Tuesday, March 08, 2005

T Day Cometh

"Good teaching is one-fourth preparation and three-fourths theater." -- Gail Godwin

Tomorrow my kids will take the English II writing test. I have mixed emotions about it. Part of me, a very big part of me, is just so glad that the stupid thing is finally here. It has been ruling all our lives for the last two weeks. Another part of me is nervous for the kids. I have done the best I can for them, and all I can do now is sit back and wait for the results.

For the most part, I think they're ready. I just hope they don't get in to the testing room and freak out.

I can't believe how important these stupid tests are. Every facet of high school has been tarnished and sullied by the almighty testing agenda. I suppose there are arguments to be made in their favor. They have increased "accountability", whatever that is. I just hate seeing my kids shaking in their desks when they're told that they can't graduate without them.

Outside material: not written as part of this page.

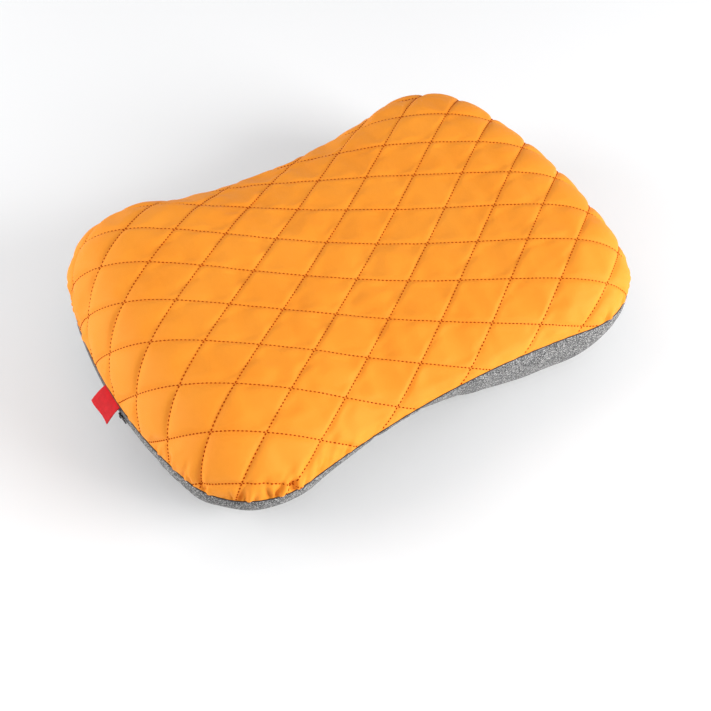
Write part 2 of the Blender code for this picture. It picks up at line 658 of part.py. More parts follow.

There's a whole focus in education that "more is always better," and only the PTB's opinion of what "more" should be is valid. For the most part, I think education "experts" (my, there are so many quotation marks tonight) have been in their ivory towers too long. I wonder how many of them could last a full week in a real classroom. In theory, in the perfect environment, their ideas might be workable. When you've got kids who, for the most part, have never been taught the value of education and who are struggling with monumental survival issues as a matter of daily routine, some of the gilding gets knocked off those shiny golden dreams.

Tomorrow is another day of "theater" and education. I guess I need some sleep to prepare. I hope my kids are resting, too. Too much has to ride on tomorrow's essays.